Niece Laurie Evertt of Annie Laurie’s Antiques fame, said someone came into the store asking for information about Juden School. I admitted that I had heard of it, but had never shot any photos there.
I pretty much forgot about it until Monday afternoon while I was on a ramble with Buddy Dick McClard. I’m not sure how the topic came up, but Dick volunteered that the school was just down the road from his house.
School closed in 1960
News clippings say the school, which was established in 1854, was closed when the Nell Holcomb R-4 School District was created in 1960.
It has had a variety of uses since then. I saw references to art exhibits, an animal feed store and an antique store.

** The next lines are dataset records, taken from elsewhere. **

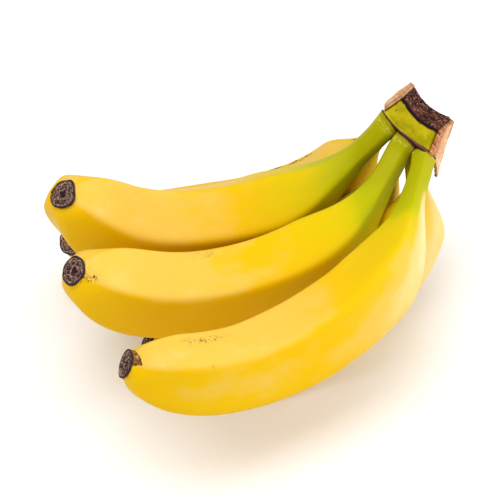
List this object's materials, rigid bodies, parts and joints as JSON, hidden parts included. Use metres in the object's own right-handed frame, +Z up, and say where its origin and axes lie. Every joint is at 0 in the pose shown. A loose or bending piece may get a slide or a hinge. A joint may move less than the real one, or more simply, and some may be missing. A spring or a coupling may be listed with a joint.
{
  "type": "bunch of bananas",
  "caption": "Hand of ripe curved yellow bananas in two rows, joined by green necks to one cut crown and lying on its bellies.",
  "frame": {"origin": "middle of the bounding box, on the table that the bunch lies on", "axes": "+Z up from the table; +X towards the crown's end; -Y towards the front row's lowest finger"},
  "size_m": [0.1949, 0.2021, 0.1052],
  "materials": {
    "peel": "satin, warm yellow with green necks",
    "crown_skin": "satin, olive green",
    "dried_cut": "rough, dried dark purple brown",
    "bare_wood": "rough, tan",
    "blossom_end": "rough, withered brown black"
  },
  "bodies": {
    "root": {"crown": "crown_skin", "crown_cut_top": "dried_cut", "crown_wood_left": "bare_wood", "crown_wood_right": "bare_wood", "banana_front_1": "peel", "blossom_end_front_1": "blossom_end", "banana_front_2": "peel", "blossom_end_front_2": "blossom_end", "banana_front_3": "peel", "blossom_end_front_3": "blossom_end", "banana_back_1": "peel", "blossom_end_back_1": "blossom_end", "banana_back_2": "peel", "blossom_end_back_2": "blossom_end", "banana_back_3": "peel", "blossom_end_back_3": "blossom_end"}
  },
  "joints": []
}
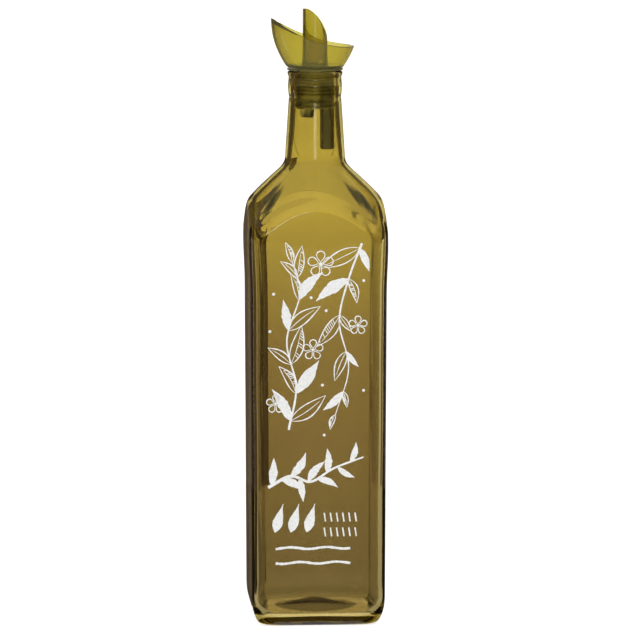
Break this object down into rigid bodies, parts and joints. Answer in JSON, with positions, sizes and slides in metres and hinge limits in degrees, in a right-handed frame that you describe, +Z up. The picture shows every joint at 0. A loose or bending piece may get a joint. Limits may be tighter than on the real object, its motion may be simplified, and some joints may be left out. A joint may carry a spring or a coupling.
{
  "type": "glass oil bottle",
  "caption": "Square olive-tinted glass bottle with a sloping shoulder, a round neck and a plastic drip-cup pourer, printed in white on its front.",
  "frame": {"origin": "middle of the bottle's foot, at the height of the surface it stands on", "axes": "+Z up along the bottle's axis, -Y out of the printed front face, -X towards the pourer's high lip"},
  "size_m": [0.0746, 0.0746, 0.3297],
  "materials": {
    "olive_glass": "clear olive-tinted glass, smooth",
    "cup_plastic": "translucent yellow-green moulded plastic, smooth",
    "plug_plastic": "translucent yellow-green moulded plastic, seen through the neck",
    "white_print": "opaque white screen-printed ink"
  },
  "bodies": {
    "root": {"bottle": "olive_glass", "pourer_cup": "cup_plastic", "pourer_plug": "plug_plastic"}
  },
  "joints": []
}
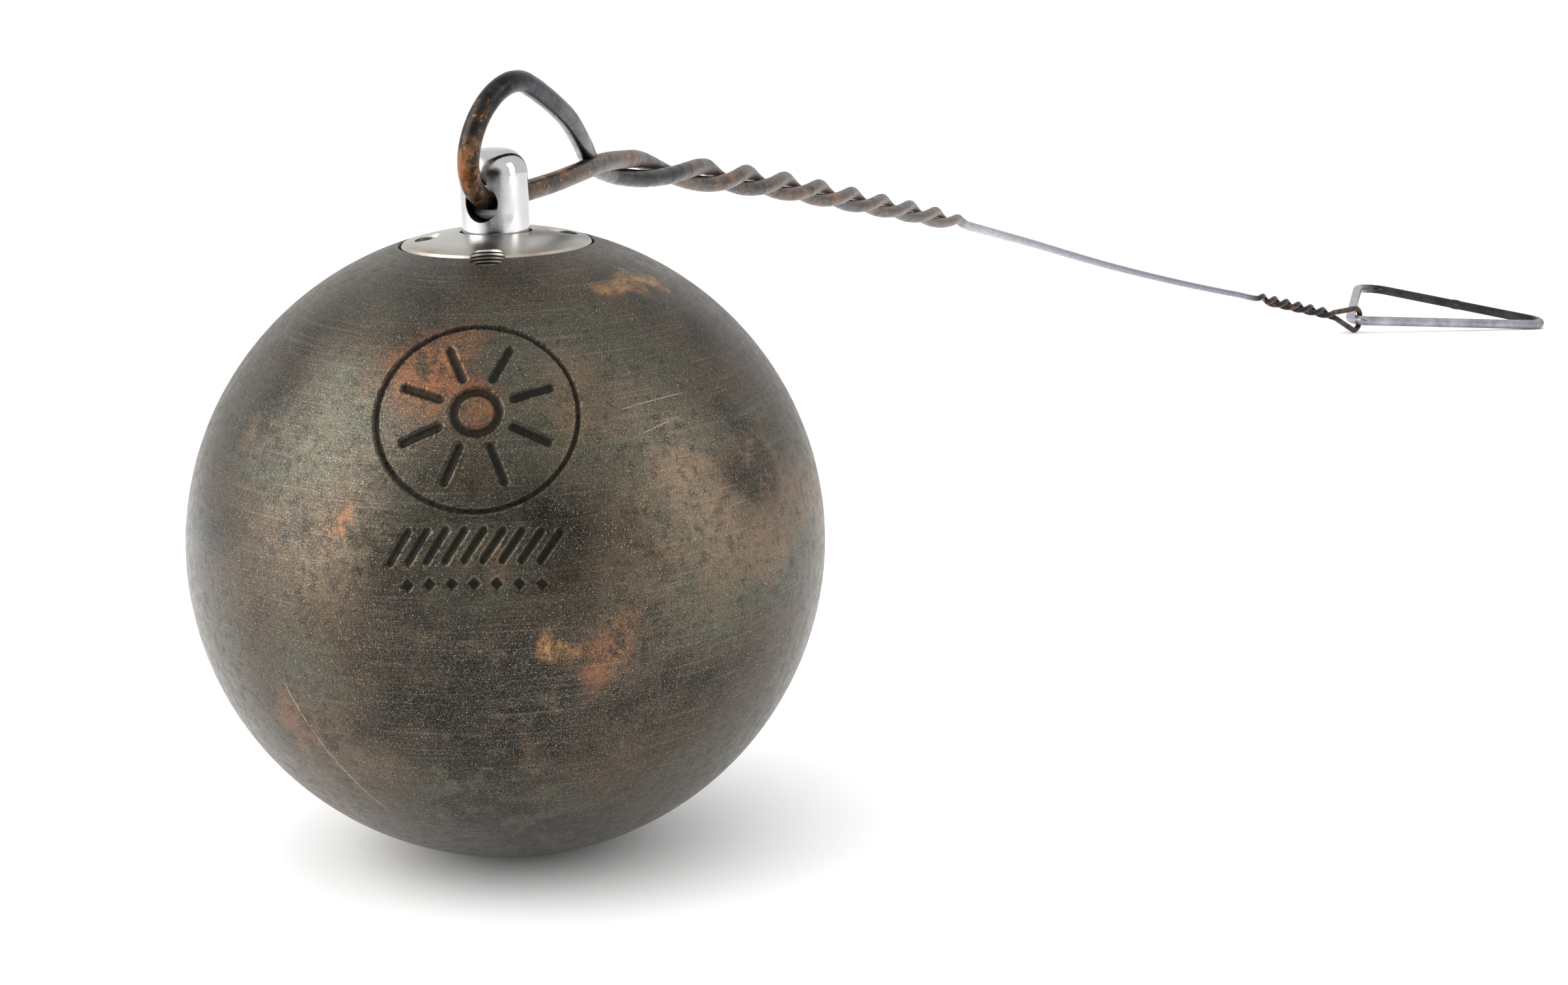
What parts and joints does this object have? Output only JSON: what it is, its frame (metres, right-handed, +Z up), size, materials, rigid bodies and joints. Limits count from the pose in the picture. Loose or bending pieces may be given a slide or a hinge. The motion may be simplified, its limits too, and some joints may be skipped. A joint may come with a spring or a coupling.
{
  "type": "throwing hammer",
  "caption": "Weighted steel throwing ball with a ball-bearing swivel, a twisted spring-steel wire and a triangular bent-rod grip.",
  "frame": {"origin": "where the ball touches the ground", "axes": "+Z up, +Y the way the wire runs from the ball to the grip"},
  "size_m": [0.5525, 1.0377, 0.1167],
  "materials": {
    "blackened_steel": "satin blackened steel with worn brown and rusty patches",
    "tungsten_fill": "dull pressed filling",
    "dark_steel": "dark oxide",
    "stainless_steel": "turned and lightly scratched",
    "bronze": "plain turned",
    "bearing_steel": "polished",
    "spring_steel": "bare wire, rusty brown at the loops and twists, bright between them",
    "grip_steel": "bright plated rod"
  },
  "bodies": {
    "head": {"head_shell": "blackened_steel", "core_filling": "tungsten_fill", "core_seal": "dark_steel", "swivel_housing": "stainless_steel", "housing_cap": "dark_steel", "lock_screw": "dark_steel", "neck_bush": "bronze", "upper_race": "bearing_steel"},
    "cage": {"bearing_cage": "bronze", "bearing_ball_1": "bearing_steel", "bearing_ball_2": "bearing_steel", "bearing_ball_3": "bearing_steel", "bearing_ball_4": "bearing_steel", "bearing_ball_5": "bearing_steel", "bearing_ball_6": "bearing_steel", "bearing_ball_7": "bearing_steel", "bearing_ball_8": "bearing_steel", "bearing_ball_9": "bearing_steel"},
    "stem": {"swivel_stem": "stainless_steel", "lower_race": "bearing_steel", "spindle_nut": "stainless_steel", "nut_pin": "dark_steel"},
    "wire": {"hammer_wire": "spring_steel"},
    "grip": {"grip_frame": "grip_steel"}
  },
  "joints": [
    {"name": "swivel_spin", "type": "hinge", "parent": "head", "child": "stem", "pos_m": [0, 0, 0.04735], "axis": [-0.0105, -0.1132, 0.9935], "continuous": true},
    {"name": "cage_spin", "type": "hinge", "parent": "head", "child": "cage", "pos_m": [0, 0, 0.04735], "axis": [-0.0105, -0.1132, 0.9935], "continuous": true},
    {"name": "wire_swing", "type": "hinge", "parent": "stem", "child": "wire", "pos_m": [0.00139, -0.00778, 0.10687], "axis": [0.8705, -0.3931, -0.2961], "range_deg": [-8, 188]},
    {"name": "grip_swing", "type": "hinge", "parent": "wire", "child": "grip", "pos_m": [0.38, 0.869, 0.0081], "axis": [0.7203, -0.6937, 0], "range_deg": [-150, 150]}
  ],
  "couplings": [
    {"joint": "cage_spin", "follows": "swivel_spin", "ratio": 0.5}
  ]
}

If you’re looking for it, it’s at 900 West Cape Rock Drive, on the corner of Cape Rock and County Road 635. [Editor’s note: I said it was at the intersection of 643 earlier. I was only half-way correct. Cape Rock Drive is 643. The intersection is 643 and 635.]
20 Replies to “Juden School Established 1854”
My Dad, Hal Greene, moved our family to Cape in 1965 and, along with 3 other families, founded Cape Bible Chapel- renting the Old Juden school building until building a permanent structure at 1200 N. Cape Rock Drive (now the home of Bennett Family Dentistry). Now, of course, Cape Bible Chapel is housed on the hill overlooking Kingshighway and Mt. Auburn Road.
I’ve lived in Juden School No. 2 (I think that’s the right number) for over 40 years. My oldest brother, Don, even went to the 1st grade here. The building sat empty for years, and when the property went up for sale, my dad bought it. When pop took possession of the property, he discovered that the one-room school house was stacked full of old student desks. Over the years, the house has been remodeled and added on to … but to me – it’s still the old Juden School.
I think that this the school where the children of very good friends of my parents went to school. In fact, I’m positive. Cynthia and Farris Wallace attended there until Nell Holcombe was built. I visited there one day when Cape schools were not in session. I remember mustard greens/boiled egg and vinegar for lunch and corn bread (I loved the lunch).
Younger students in one room and older in another.
I lived at Northland Hills Orchard on Cape rock Drive and should have gone to Juden School in 1947 but instead attended Franklin in city – Mother didn’t want me to go to a country school. Our 4-H group did meet there in the 50’s. It still had outhouses then. I don’t remeber ever going into any of the businesses.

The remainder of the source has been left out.